November is always my favorite month, but this year in particular is spectacular. Not only will I turn 18 (!!) this month, but also, November 8 marked two years that I've been out. With each day, I'm increasingly more happy with my life post-outing.
This week I had the opportunity to attend an inner-city high school in Chicago and speak to their Gay-Straight Alliance about my experiences as a gay man, particularly dealing with coming out and the heaven and hell surrounding that ordeal. It was truly a gratifying experience.
I've talked about coming out before, to many different people, but never in a way where I was sharing it as a learning experience -- it's always been as me telling my story as a personal experience.
This time was different, though. I told it with the hopes that those who were listening would actually be able to take something away from it. Looking back at my coming out is an incredibly emotional experience for me (as I'm sure it is for many). I'm so incredibly proud of the way I dealt with coming out because I feel like it was a large part of the reason I came out on top in the end.
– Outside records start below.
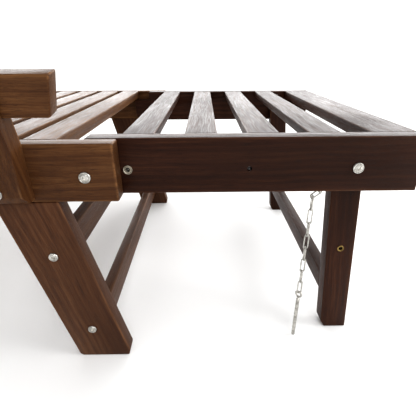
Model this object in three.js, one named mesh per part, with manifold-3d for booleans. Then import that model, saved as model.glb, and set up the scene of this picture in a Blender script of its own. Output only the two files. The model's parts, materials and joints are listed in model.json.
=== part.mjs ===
// Convertible slatted garden daybed: a fixed seat with a leaning back, and an arm wing at each end that
// folds flat to lengthen the seat, each wing with a fold-down leg frame and a lock pin on a chain.
// Millimetres. +X runs along the seat, -Y is the back side, +Z is up, and the feet stand on Z = 0.
import * as THREE from "three";
import { mergeVertices } from "three/addons/utils/BufferGeometryUtils.js";
import Module from "manifold-3d";

// Overall
const SEAT_HEIGHT = 363; // top of the rails and slats above the floor
const FRAME_DEPTH = 644; // over the outer faces of the two main rails
const GAP = 0.3; // assembly clearance between pieces that touch
const JOINT_GAP = 2; // washer between two rails, or a rail and a leg, that turn on each other
const OVERRUN = 2; // how far a cut, or a tongue that is joined on, runs past the face it starts from
const ROUND_STEPS = 10; // straight steps in half a hole, and in a leg's round end

// Seat
const RAIL_HEIGHT = 78;
const RAIL_THICKNESS = 27;
const SEAT_SLATS = 17;
const SEAT_SLAT_WIDTH = 45;
const SEAT_SLAT_PITCH = 60;
const SEAT_SLAT_THICKNESS = 19.5;
const RAIL_OVERHANG = 78.5; // from the last seat slat's outer edge to the main rail's end
const TENON_LENGTH = 12;
const TENON_SHOULDER = 4.5; // step from a slat's faces to its tenon's faces, all round

// Main legs and their stretchers
const LEG_WIDTH = 84;
const LEG_THICKNESS = 25;
const LEG_SPLAY = THREE.MathUtils.degToRad(13.7);
const LEG_TOP_INSET = 82; // from the main rail's end to the leg's outer edge, at the rail's underside
const LEG_OUTER_BEVEL = 10;
const LEG_INNER_BEVEL = 4;
const LEG_TENON_WIDTH = 46;
const LEG_TENON_THICKNESS = 9;
const LEG_TENON_HEIGHT = 24;
const STRETCHER_WIDTH = 20;
const STRETCHER_HEIGHT = 46;
const STRETCHER_OFFSET = 7; // outwards from the leg's centre line
const UPPER_STRETCHER_Z = 199;
const LOWER_STRETCHER_Z = 59.5;
const LEG_BOLT_HOLE = 7;

// Wings
const PIVOT_INSET = 40; // from the main rail's end to the wing's pivot bolt
const PIVOT_DROP = 43.5; // from the rails' top to the line of all the bolts and pin holes
const WING_TAIL = 45; // wing rail behind its pivot, under the seat slats
const WING_SHOULDER = 4; // full-height rail starts this far behind the pivot
const TAIL_CLEARANCE = 3; // between the tail's top and the seat slats it passes under
const TAIL_BEVEL = 12;
const WING_SLATS = 4;
const WING_SLAT_WIDTH = 45;
const WING_SLAT_PITCH = 86.5;
const WING_SLAT_THICKNESS = 14.5;
const END_BOARD_WIDTH = 66;
const END_BOARD_THICKNESS = 19;
const WING_RAISED = THREE.MathUtils.degToRad(73); // a pin in the hold-up hole rests on the main rail here
const LEG_PIVOT_INSET = 88; // from the wing's outer end to the wing leg's pivot

// Wing leg frames
const WING_LEG_WIDTH = 45;
const WING_LEG_THICKNESS = 27;
const WING_LEG_SPLAY = THREE.MathUtils.degToRad(4.6);
const WING_LEG_BEVEL_ALONG = 12;
const WING_LEG_BEVEL_ACROSS = 6;
const LOCK_HOLE_REACH = 149; // from the leg's pivot to the lock holes in the leg and in the wing rail
const LEG_BAR_START = 210; // along the leg from its pivot
const LEG_BAR_HEIGHT = 37;
const LEG_BAR_THICKNESS = 20;

// Wing pivot bolts
const BOLT_DIAMETER = 8;
const BOLT_CLEARANCE = 0.3; // round the shank, in every hole it passes
const BOLT_HEAD_DIAMETER = 16;
const BOLT_HEAD_HEIGHT = 3;
const NUT_DIAMETER = 15;
const NUT_HEIGHT = 6.5;

// Lock pin and chain
const LINK_PITCH = 22;
const LINK_WIDTH = 8.6;
const LINK_WIRE = 2.2;
const LINK_BITE = 0.3; // how far each link runs into the next, so that the chain is one solid
const EYE_CLEARANCE = 0.5; // round the last link's wire, enough for the pin's eye to turn on it
const CHAIN_INSET = 142; // from the wing's outer end
const CHAIN_DROP = 10.5; // first free link's top below the rail's underside
const CHAIN_FACE_INSET = 8; // from the wing rail's outer face
const PIN_DIAMETER = 6;
const PIN_CLEARANCE = 1; // hole diameter over pin diameter
const PIN_LENGTH = 92; // from the eye's centre to the tip
const PIN_FLOOR_ROOM = 2; // least height of the hanging pin's tip
const EYE_RADIUS = 5.25;
const EYE_WIRE = 2.6;

// Back
const BACK_LEAN = THREE.MathUtils.degToRad(12);
const BACK_END_SLANT = THREE.MathUtils.degToRad(14); // the rails' ends lie along the raised arm
const BACK_RAIL_THICKNESS = 23;
const BACK_RAIL_LET_IN = 17; // into the posts' front
const LOWER_RAIL_START = 39.5; // above the seat, along the lean
const LOWER_RAIL_HEIGHT = 47;
const LOWER_RAIL_INSET = 57; // from the main rail's end to the lower back rail's lower corner
const BACK_HEIGHT = 330; // along the lean, from the seat to the top rail's top
const TOP_RAIL_HEIGHT = 60;
const POST_WIDTH = 60;
const POST_THICKNESS = 27;
const POST_INSET = 110; // from the main rail's end to the post's outer edge
const POST_FOOT_LIFT = 5; // post's foot above the main rail's underside
const BACK_SLATS = 11;
const BACK_SLAT_WIDTH = 45;
const BACK_SLAT_PITCH = 72;
const BACK_SLAT_THICKNESS = 12;
const GROOVE_WIDTH = 8;
const GROOVE_DEPTH = 9;

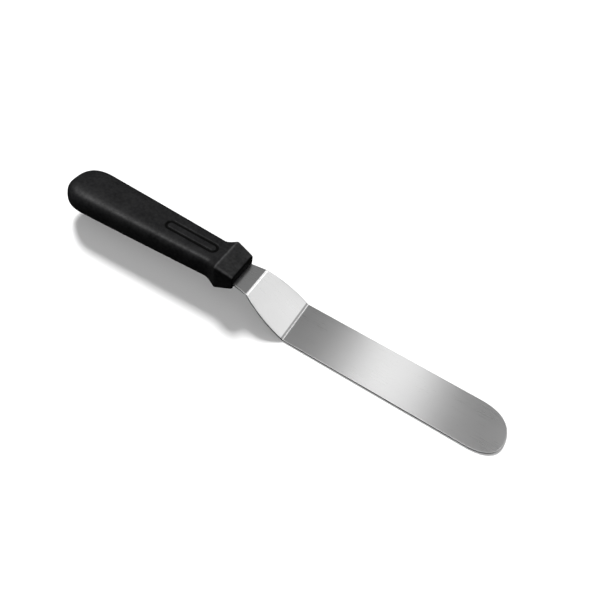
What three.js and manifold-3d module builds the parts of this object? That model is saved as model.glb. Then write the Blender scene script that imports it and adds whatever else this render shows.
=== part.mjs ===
// Offset spatula (cranked icing spatula) as it lies flat on a bench.
//
// Two pieces, as the real tool is made:
//   blade   one stainless strip: flat blade with a round tip, heel bend, sloping web, shoulder bend,
//           neck, and the tang that is hidden inside the handle
//   handle  one black polypropylene moulding: tapering grip, guard collar, a racetrack groove on
//           each face, and the slot that holds the tang, with two lock posts through its holes
//
// Millimetres, +Z up. The origin is the middle of the underside of the whole tool, so the flat blade
// lies on z = 0. +X points to the tip, and the tool is symmetric about the plane y = 0.

import * as THREE from 'three';
import { mergeVertices } from 'three/addons/utils/BufferGeometryUtils.js';
import Module from 'manifold-3d';

const wasm = await Module();
wasm.setup();

// ---------------------------------------------------------------- driving dimensions

const SHEET = 1.0;              // thickness of the stainless strip
const CLEARANCE = 0.3;          // gap kept between the tang and its slot

// Stations along X, measured from the shoulder bend, where the nominal 6 inch length starts.
const NOMINAL_LENGTH = 152.4;   // shoulder bend to tip, measured level
const WEB_RUN = 27.0;           // level length of the sloping web
const CRANK = 14.7;             // drop from the neck to the flat blade
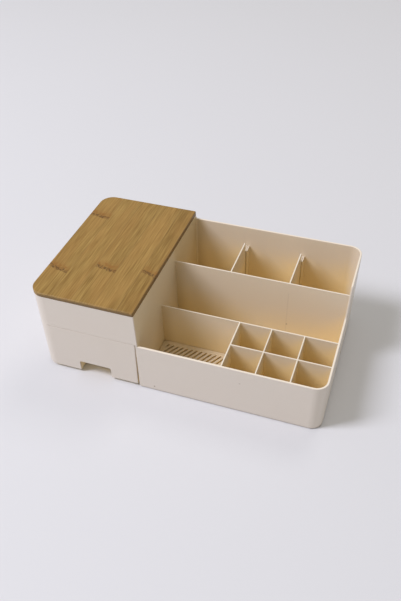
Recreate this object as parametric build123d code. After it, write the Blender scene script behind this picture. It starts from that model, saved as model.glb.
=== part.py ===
"""Desktop makeup organizer: a moulded tray with a lidded bin and a drawer on its left.

Millimetres, +Z up. The origin is on the table under the middle of the organizer,
+X is to the right seen from the front, and the front faces -Y.
Plan positions x and y in the dimensions count from the body's front left corner.
"""
import os
from math import ceil, cos, radians, tan

from build123d import *

# Outside of the main body, at its rims
width = 310.0
depth = 187.0
corner_radius = 16.0  # both upright corners at the left
right_corner_radius = 14.0
wall = 2.2
draft = 1.0  # degrees that every outside wall leans in towards the table
foot_round = 0.5
foot_height = 0.8
foot_inset = 2.0  # the foot stands back from the outside walls, which leaves a thin shadow line
front_wall_end = 114.1  # where the tray's front wall stops beside the drawer front
wall_end_radius = 2.5  # foot of the tray's front wall where it ends at the drawer

# Heights above the table
bin_rim = 101.0
back_rim = 97.0
back_row_rim = 86.0
tray_rim = 60.0
floor_thickness = 2.4

# Left third: the bin over the drawer bay
bin_width = 115.3
bin_floor_top = 64.0
bin_right_radius = 4.0
bay_ceiling = 62.0
bay_floor_top = 2.0
front_recess = 4.4  # depth of the recess in the partition's front end for the drawer front
corner_return = 20.0  # how far the drawer front wraps back along the left side

# Tray dividers
back_row_wall_y = 115.3
front_row_wall_y = 68.7
small_grid_wall_y = 33.9
small_grid_x = 204.3
small_cell_pitch = 34.55
small_cell_columns = 3
divider_thickness = 1.5
divider_draft = 0.3
divider_rim_round = 0.5
tray_left_radius = 3.0
mouth_bevel = 0.35
wall_rim_round = 0.6
bin_corner_round = 0.5

# The right wall's rim climbs steeply from the tray rim to the back rim
climb_front_y = 106.0
climb_back_y = 117.5
climb_radius = 5.0
sweep_radius = 2.6  # where the back rim sweeps up to the bin's rim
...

Yes, I often felt miserable during the time I spent dealing with the aftermath of coming out, but I've remained proud of the fact that I never allowed that feeling to consume me.
I said to the high schoolers: I knew I had things I wanted to accomplish, things I wanted to achieve, things I wanted to experience. I knew the only way I could ever get to do any of those things was if I made them happen. I didn't wait around for things to get better for me; I realized that things would only change if I took action to bring about change.
It was important for me to do one thing: know my value as an individual. When I could see that I had things worth sharing with the world, I knew there was no way I could not make sure I was able to somehow make that happen. I am the only person who has to live my life and I don't want to spend all that time unhappy.
My writing is the most personal part of me and coming to journalism school was the one thing I'd been looking forward to for years. I knew I owed it to myself to see myself not only get into school but make it through. Because one day I'm going to do something great that the world is going to want to see and how is that going to happen if I'm a miserable mess?
Like I told them at the high school, no part of the intense satisfaction with my life I feel today would have been possible had I not made it a priority to make myself happy, and that's really all it comes down to. With coming out, I learned that's the most important thing to take away from any challenge. We all deserve to be happy -- so what are you going to do to get what you deserve?